Beyond the domestic political elites, a key target for the new government is European institutions, in line with other modern European populists (see Greece since 2015). Seeing that EU institutions are seen to have pushed out a democratically-elected politician in favour of the technocratic government of Mario Monti, which pushed through painful austerity policies since 2011, the populist message is easy to place.
Importantly, the coalition refrains from calling for an exit from either the EU or the Euro, as well as from cancelling national debt and introducing a parallel currency. However, fiscal and economic policies are likely to ignore the EU deficit rules, and the parties to call for renegotiating key EU economic policy arrangements. The coalition also calls for the Dublin System of migration to be replaced such that migrants are no longer legally required to demand asylum in their countries of arrival but distributed automatically across Europe. In contrast, the European Parliament is perceived as the only democratically legitimate EU institution and it shall be strengthened.

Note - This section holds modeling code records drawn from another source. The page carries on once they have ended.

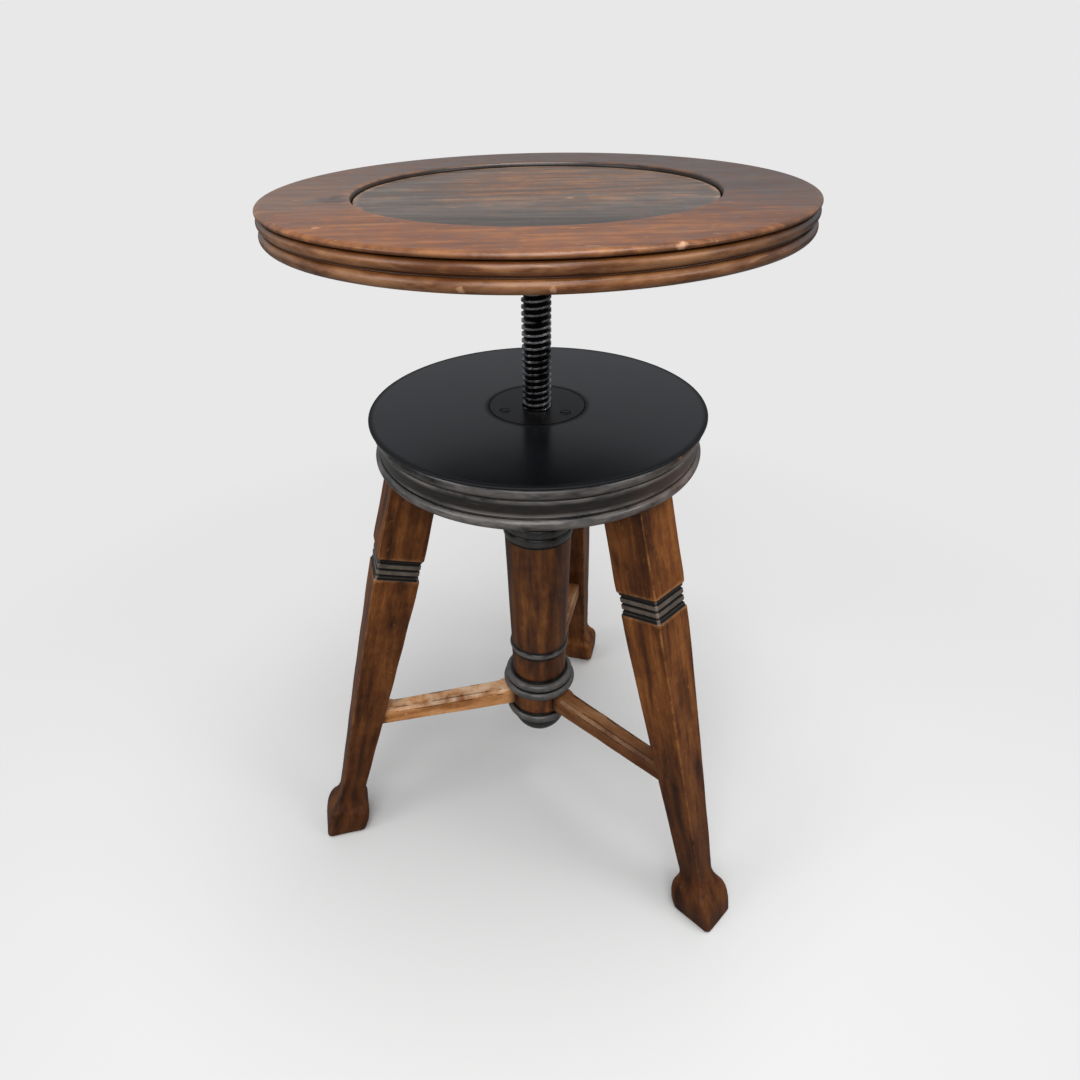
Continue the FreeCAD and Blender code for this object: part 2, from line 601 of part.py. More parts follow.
# The legs, cut to one pattern on both pairs of faces
def stretcher_frame(bearing, along, extra=""):
    """Placement text on a stretcher's line, X out along it, at a distance from the axis."""
    out = f"({along}) * cos(stretcher_lift)"
    return place(f"{out} * cos({bearing})", f"{out} * sin({bearing})",
                 f"{STRETCHER_HEIGHT} + ({along}) * sin(stretcher_lift)",
                 f"{spin('Z', bearing)} * {spin('Y', '-stretcher_lift')}{extra}")


def side_pattern(side, less, level):
    """One edge of the leg's pattern from the sole up, as (across, along). side is 1 or -1;
    less slims the leg; level makes foot and top lie level when the leg leans."""
    sign = "" if side > 0 else "-"

    def at(half, height):
        """A point given by its half width and its height above the floor."""
        if level:
            return (f"{sign}({half}) * cos(leg_splay)",
                    f"({height}) / cos(leg_splay) - {sign}({half}) * sin(leg_splay)")
        return (f"{sign}({half} - {less})", f"({height}) / cos(leg_splay)")

    def along(half, distance):
        """A point given by its half width and its distance along the leg."""
        return (f"{sign}({half} - {less})", distance)

    sole = ("sole_side / 2", "0")
    if not level:
        sole = ("sole_side / 2 - (foot_side - sole_side) / 4", "-foot_widest / 2")
    edge = [at(*sole),
            at("foot_side / 2", "foot_widest"),
            at("foot_side / 2 - 0.5", "foot_widest + (foot_brow - foot_widest) * 0.55") + ("via",),
            at("foot_side / 2 - 2", "foot_brow"),
            at("ankle_side / 2 + 2.6", "foot_brow + (ankle_height - foot_brow) * 0.48") + ("via",),
            along("ankle_side / 2", ANKLE),
            along("leg_middle_side / 2", LEG_MIDDLE),
            along("leg_swell_side / 2", f"{BAND_MIDDLE} - leg_band_wide / 2 - band_shoulder"),
            along("leg_band_side / 2", f"{BAND_MIDDLE} - leg_band_wide / 2")]
    for number in (-1, 0, 1):
        middle = f"{BAND_MIDDLE} + {number} * reed_pitch"
        edge += [along("leg_band_side / 2", f"{middle} - groove_wide / 2"),
                 along("leg_band_side / 2 - groove_deep", middle) + ("via",),
                 along("leg_band_side / 2", f"{middle} + groove_wide / 2")]
    edge += [along("leg_band_side / 2", f"{BAND_MIDDLE} + leg_band_wide / 2"),
             along("leg_top_side / 2", f"{BAND_MIDDLE} + leg_band_wide / 2 + band_shoulder")]
    if level:
        half = "leg_top_side / 2 / cos(leg_splay)"
        edge.append((f"{sign}leg_top_side / 2",
                     f"{LEG_TOP} - {sign}{half} * sin(leg_splay)"))
    else:
        edge.append(along("leg_top_side / 2", f"{LEG_TOP} + leg_top_side"))
    return edge


def pattern(less, level):
    """The whole pattern: up one edge and down the other."""
    return side_pattern(1, less, level) + side_pattern(-1, less, level)[::-1]


def leg(label, bearing):
    """A square leg: padded to the pattern seen from the side, then cut to the pattern seen from
    the front, so that every groove and hollow mitres round its corners."""
    body = new_body(label, leg_axis(bearing, "0"))
    side_view = new_sketch(body, "side_view", "XZ_Plane")
    draw(side_view, pattern("0", True))
    prism(body, "blank", side_view, "foot_side * 2")
    front_view = new_sketch(body, "front_view", "YZ_Plane")
    reach = "foot_side * 1.5"
    top = "head_top * 1.2"
    draw(front_view, [(f"-{reach}", "-foot_side"), (reach, "-foot_side"), (reach, top),
                      (f"-{reach}", top)])
    draw(front_view, pattern("leg_slim", False))
    prism(body, "second_cut", front_view, "foot_side * 4", "Pocket")
    rod(body, "tenon", "leg_tenon_diameter", "leg_tenon_long + leg_top_side / 2",
        place("0", "0", f"{LEG_TOP} - leg_top_side / 2"))
    lean = "(leg_splay - stretcher_lift)"
    half = leg_half(MEETING)
    rod(body, "stretcher_mortise", "stretcher_tenon + 2 * fit_gap",
        f"{half} + stretcher_tenon_long + 1",
        place(f"-2 * {half} * cos({lean})", "0", f"{MEETING} + 2 * {half} * sin({lean})",
              spin("Y", f"90 + {lean}")), "Subtractive")
    soften_sole(body)
    return body


def soften_sole(body):
    """Round the four edges between the sole and the sides of the foot."""
    before = body.Tip
    edges = [f"Edge{number}" for number, edge in enumerate(body.Shape.Edges, 1)
             if edge.BoundBox.ZMax < 1e-3]
    rounding = body.newObject("PartDesign::Fillet", f"{body.Name}_sole_round")
    rounding.Base = (before, edges)
    rounding.setExpression("Radius", sized("sole_round"))
    doc.recompute()


def loft(body, name, sketches, kind="Additive"):
    """Straight-sided loft through sketches."""
    feature = body.newObject(f"PartDesign::{kind}Loft", f"{body.Name}_{name}")
    feature.Profile = sketches[0]
    feature.Sections = sketches[1:]
    feature.Ruled = True
    doc.recompute()
    return feature


def leg_inner_face(distance):
    """Point of a leg's inner face at a distance along the leg, as texts in the frame of the
    stretcher: out along it and up from it."""
    half = leg_half(distance)
    out = f"(foot_circle / 2 - ({distance}) * sin(leg_splay) - {half} * cos(leg_splay))"
    up = f"(({distance}) * cos(leg_splay) - {half} * sin(leg_splay) - {STRETCHER_HEIGHT})"
    return (f"{out} * cos(stretcher_lift) + {up} * sin(stretcher_lift)",
            f"{up} * cos(stretcher_lift) - {out} * sin(stretcher_lift)")


def stretcher(label, bearing):
    """A square bar that tapers towards the leg, coped to the pillar's neck and to the leg's
    slope, with a round tenon at each end and stopped chamfers on the upper edges."""
    body = new_body(label, stretcher_frame(bearing, "0"))
    taper = f"(stretcher_outer - stretcher_inner) / {LEG_MEETS_AT}"

    def half_at(along):
        return f"(stretcher_inner + ({along}) * {taper}) / 2"

    squares = []
    for name, along in (("inner_end", "neck_diameter / 4"), ("outer_end", LEG_MEETS_AT)):
        square = new_sketch(body, name, "YZ_Plane", along)
        half = half_at(along)
        draw(square, [(f"-{half}", f"-{half}"), (half, f"-{half}"), (half, half),
                      (f"-{half}", half)])
        squares.append(square)
    loft(body, "bar", squares)
    for side in ("", "-"):
        marks = []
        begin = "neck_diameter / 2 + chamfer_stop"
        end = f"{LEG_MEETS_AT} - leg_middle_side / 2 - chamfer_stop"
        slope = "1.5 * stretcher_chamfer"
        for number, (along, deep) in enumerate((
                (begin, "0.02"), (f"{begin} + {slope}", "stretcher_chamfer"),
                (f"{end} - {slope}", "stretcher_chamfer"), (end, "0.02"))):
            corner = half_at(along)
            diamond = new_sketch(body, f"chamfer{side and '_far'}_{number}", "YZ_Plane", along)
            draw(diamond, [(f"{side}({corner}) - {deep}", corner),
                           (f"{side}({corner})", f"{corner} - {deep}"),
                           (f"{side}({corner}) + {deep}", corner),
                           (f"{side}({corner})", f"{corner} + {deep}")])
            marks.append(diamond)
        loft(body, f"chamfer_cut{side and '_far'}", marks, "Subtractive")
    cope = new_sketch(body, "cope", "XY_Plane", "0", "0")
    circle(cope, "neck_diameter + fit_gap")
    prism(body, "cope_cut", cope, "stretcher_inner * 4", "Pocket")
    cope.setExpression("AttachmentOffset",
                       sized(f"placement(vector(0;0;0);{spin('Y', 'stretcher_lift')})"))
    shoulder = new_sketch(body, "shoulder", "XZ_Plane")
    low, high = (leg_inner_face(f"{MEETING} {sign} stretcher_inner") for sign in "-+")
    far = f"{LEG_MEETS_AT} + stretcher_inner * 2"
    draw(shoulder, [low, (far, low[1]), (far, high[1]), high])
    prism(body, "shoulder_cut", shoulder, "stretcher_inner * 4", "Pocket")
    rod(body, "inner_tenon", "stretcher_tenon", "stretcher_tenon_long + stretcher_tenon / 2",
        place("neck_diameter / 2 - stretcher_tenon_long", "0", "0", spin("Y", 90)))
    out = f"{LEG_MEETS_AT} - {leg_half(MEETING)}"
    rod(body, "outer_tenon", "stretcher_tenon", "stretcher_tenon_long + stretcher_tenon / 2",
        place(f"{out} - stretcher_tenon / 2", "0", "0", spin("Y", 90)))
    return body


pieces = [seat_board(), seat_panel(), seat_flange(),
          wood_screws("flange_screws", PLATE_LOW, "flange_screw_circle", FLANGE_BEARINGS,
                      "flange_screw_long", 1),
          flange_pin(), seat_spindle(), stop_washer(), stop_nut(), split_pin(),
          base_top(), base_drum(), nut_plate(),
          wood_screws("nut_plate_screws", "head_top", "plate_screw_circle", PLATE_BEARINGS,
                      "plate_screw_long", -1),
          pillar(), pillar_drop()]
for name, bearing in zip(("right", "rear", "left"), LEG_BEARINGS):
    pieces.append(leg(f"leg_{name}", bearing))
    pieces.append(stretcher(f"stretcher_{name}", bearing))

doc.recompute()
faults = [f"{item.Label}: {item.State}" for item in doc.Objects
          if {"Invalid", "Error"} & set(item.State)]
faults += [piece.Label for piece in pieces if piece.Shape.isNull() or not piece.Shape.isValid()]
if faults:
    raise RuntimeError("not built: " + ", ".join(faults))
for piece in pieces:
    piece.Shape.exportStep(f"parts/{piece.Label}.step")
    solids = len(piece.Shape.Solids)
    print(f"{piece.Label}: {solids} solid, {piece.Shape.Volume / 1000:.1f} cm3")
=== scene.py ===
# %% [markdown]
# # A revolving piano stool, from frame to finished look
# The CAD model is loaded as a fixed frame. The wooden pieces, the seat's screw and the screws of
# the nut plate are built again, finer, as numpy surfaces in the same places. The nut plate and the
# iron under the seat keep their CAD shape. Every piece gets the finish of the real one.

# %% Tools and the CAD frame
import math

import bpy
import numpy as np
from mathutils import Matrix


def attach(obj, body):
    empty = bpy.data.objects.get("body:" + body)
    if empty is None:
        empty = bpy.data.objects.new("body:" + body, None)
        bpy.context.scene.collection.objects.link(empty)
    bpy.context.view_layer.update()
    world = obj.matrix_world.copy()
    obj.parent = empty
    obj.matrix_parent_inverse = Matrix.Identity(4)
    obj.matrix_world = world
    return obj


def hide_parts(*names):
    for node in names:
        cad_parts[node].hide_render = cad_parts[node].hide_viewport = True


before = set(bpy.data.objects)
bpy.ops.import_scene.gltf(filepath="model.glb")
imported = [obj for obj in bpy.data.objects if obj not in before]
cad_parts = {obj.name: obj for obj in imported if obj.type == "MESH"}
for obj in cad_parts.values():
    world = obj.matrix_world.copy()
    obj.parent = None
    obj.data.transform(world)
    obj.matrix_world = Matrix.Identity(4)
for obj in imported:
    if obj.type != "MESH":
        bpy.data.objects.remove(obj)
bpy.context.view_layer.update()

# %% [markdown]
# ## From a grid of points to a mesh
# Turned and sawn pieces are both rows of points along the work, each row going once round it.
# As an array, such a grid can carry thousands of points with the exact profile of the cutter. Fans
# close the two ends, and the sign of the enclosed volume tells which way to turn all faces.

# %% Faces of a grid
MM = 0.001


def grid_faces(rows, around):
    """Quads between neighbouring rows of a closed grid: (i, j), (i, j+1), (i+1, j+1), (i+1, j)."""
    i, j = np.meshgrid(np.arange(rows - 1), np.arange(around), indexing="ij")
    k = (j + 1) % around
    return np.stack([i * around + j, i * around + k, (i + 1) * around + k,
                     (i + 1) * around + j], -1).reshape(-1, 4)


def fan_faces(row, around, centre, flip):
    """Triangles from one row to a centre point, turned over for the far end."""
    j = np.arange(around)
    a, b = row * around + j, row * around + (j + 1) % around
    tri = np.stack([b, a, np.full(around, centre)], -1)
    return tri[:, ::-1] if flip else tri


def enclosed(points, quads):
    """Six times the signed volume of quads and triangles: the sum of a . (b x c)."""
    a, b, c = (points[quads[:, n]] for n in range(3))
    total = np.einsum("ij,ij->", a, np.cross(b, c))
    if quads.shape[1] == 4:
        d = points[quads[:, 3]]
        total += np.einsum("ij,ij->", a, np.cross(c, d))
    return total


print("a grid of 3 rows of 4 points has", len(grid_faces(3, 4)), "quads")


# %% A skin over rows of points
def placed(name, data):
    """New object at the origin that shows a mesh, a lamp or a camera."""
    thing = bpy.data.objects.new(name, data)
    bpy.context.scene.collection.objects.link(thing)
    return thing


def skin(name, rows, extras, body, node=None):
    """Mesh from rows (m, n, 3) in millimetres, with point attributes, riding on a body. A profile
    that ends where it began makes a ring; fans close the two ends of any other."""
    ring = np.allclose(rows[0], rows[-1])
    if ring:
        rows, extras = rows[:-1], {key: data[:-1] for key, data in extras.items()}
    m, n, _ = rows.shape
    points, quads = rows.reshape(-1, 3), grid_faces(m, n)
    extras = {key: data.reshape((m * n,) + data.shape[2:]) for key, data in extras.items()}
    if ring:
        j = np.arange(n)
        k, last = (j + 1) % n, (m - 1) * n
        quads = np.concatenate([quads, np.stack([last + j, last + k, k, j], -1)])
        tris = np.zeros((0, 3), int)
    else:
        tris = np.concatenate([fan_faces(0, n, m * n, False), fan_faces(m - 1, n, m * n + 1, True)])
        points = np.concatenate([points, [rows[0].mean(0), rows[-1].mean(0)]])
        extras = {key: np.concatenate([flat, [flat[:n].mean(0), flat[-n:].mean(0)]])
                  for key, flat in extras.items()}
    if enclosed(points, quads) + enclosed(points, tris) < 0:
        quads, tris = quads[:, ::-1], tris[:, ::-1]
    mesh = bpy.data.meshes.new(name)
    mesh.vertices.add(len(points))
    mesh.vertices.foreach_set("co", (points * MM).ravel())
    corners = np.concatenate([quads.ravel(), tris.ravel()])
    sizes = np.concatenate([np.full(len(quads), 4), np.full(len(tris), 3)])
    mesh.loops.add(len(corners))
    mesh.loops.foreach_set("vertex_index", corners.astype(np.int32))
    mesh.polygons.add(len(sizes))
    starts = np.concatenate([[0], np.cumsum(sizes)[:-1]])
    mesh.polygons.foreach_set("loop_start", starts.astype(np.int32))
    mesh.polygons.foreach_set("use_smooth", np.ones(len(sizes), bool))
    mesh.update(calc_edges=True)
    for key, flat in extras.items():
        kind, field = ("FLOAT_VECTOR", "vector") if flat.ndim == 2 else ("FLOAT", "value")
        layer = mesh.attributes.new(key, kind, "POINT")
        layer.data.foreach_set(field, np.ascontiguousarray(flat, np.float32).ravel())
    mesh.validate()
    piece = placed(name, mesh)
    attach(piece, body)
    if node:
        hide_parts(node)
    print(name, len(sizes), "faces")
    return piece


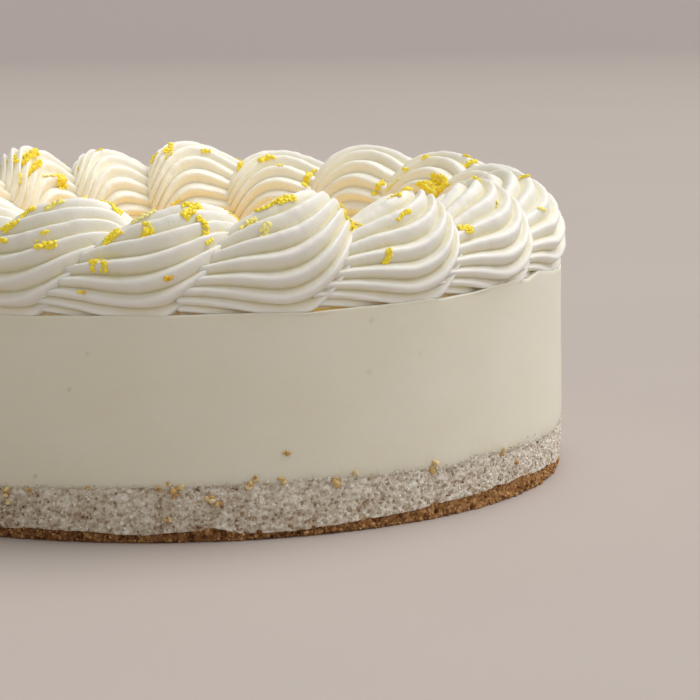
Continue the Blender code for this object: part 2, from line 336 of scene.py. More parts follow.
def grain_shape() -> tuple[Array, Array]:
    """Twelve corners and twenty faces of a round grain: golden-ratio rectangles.

    Returns:
        Unit corners and corner numbers of the faces.
    """
    golden = (1.0 + math.sqrt(5.0)) / 2.0
    corners = np.array([(-1, golden, 0), (1, golden, 0), (-1, -golden, 0), (1, -golden, 0),
                        (0, -1, golden), (0, 1, golden), (0, -1, -golden), (0, 1, -golden),
                        (golden, 0, -1), (golden, 0, 1), (-golden, 0, -1), (-golden, 0, 1)])
    faces = np.array([(0, 11, 5), (0, 5, 1), (0, 1, 7), (0, 7, 10), (0, 10, 11), (1, 5, 9), (5, 11, 4),
                      (11, 10, 2), (10, 7, 6), (7, 1, 8), (3, 9, 4), (3, 4, 2), (3, 2, 6), (3, 6, 8),
                      (3, 8, 9), (4, 9, 5), (2, 4, 11), (6, 2, 10), (8, 6, 7), (9, 8, 1)])
    return corners / np.linalg.norm(corners[0]), faces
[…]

These aspects represent the core of populist ideology and unite the new coalition. If these parties were to win the general elections, it is likely because of this part of their platform. Diagnosing the unfairness and lack of democracy in Italian and EU politics is thus part of the populist appeal.
Fatto in Italia: The invention of modern Western populist government
From the scholarly literature on populism, the new government appears not only less confusing but also less surprising than at first sight. Italy’s own Berlusconi already ran the first populist government against the Italian establishment in 1994, drawing on the playbook of populism first seen in late 19th century America. After Mainstream parties had been exposed in a massive corruption scandal in the early 90s, he offered voters the alternative of a business-savvy outsider circumventing representatives by implementing simple, economically liberal, and pro-EU policies.
Of course, and quite ironically, Berlusconi did not end – but possibly worsened – political corruption in Italy, adding to the parallels with the current Trump administration. Populism may be quite effective at diagnosing problems of liberal democracies, but it is by no means a trustworthy remedy. It remains to be seen whether the new coalition is any different in this regard.
Cappuccino politics
In sum, the 5-Star/League coalition appears to conform well to the expectations of populism research as ideologically diverse but united in a common criticism of elite corruption and a strengthening of popular means of determining policy. Far from a new phenomenon, Italy’s new government is the latest local adaptation of the populist brew: Using ingredients from exotic America, it was brought to European governments by Italy’s Berlusconi, and has since been exported across the West, now in flavours targeting also the EU alongside domestic elites.
In this sense, the new Italian coalition is not unlike Cappuccino: a double Espresso of economically left-wing and culturally right-wing ideological elements, infused with a dose of core populist ideology, which also shows as a distinctive top layer of Euroscepticism.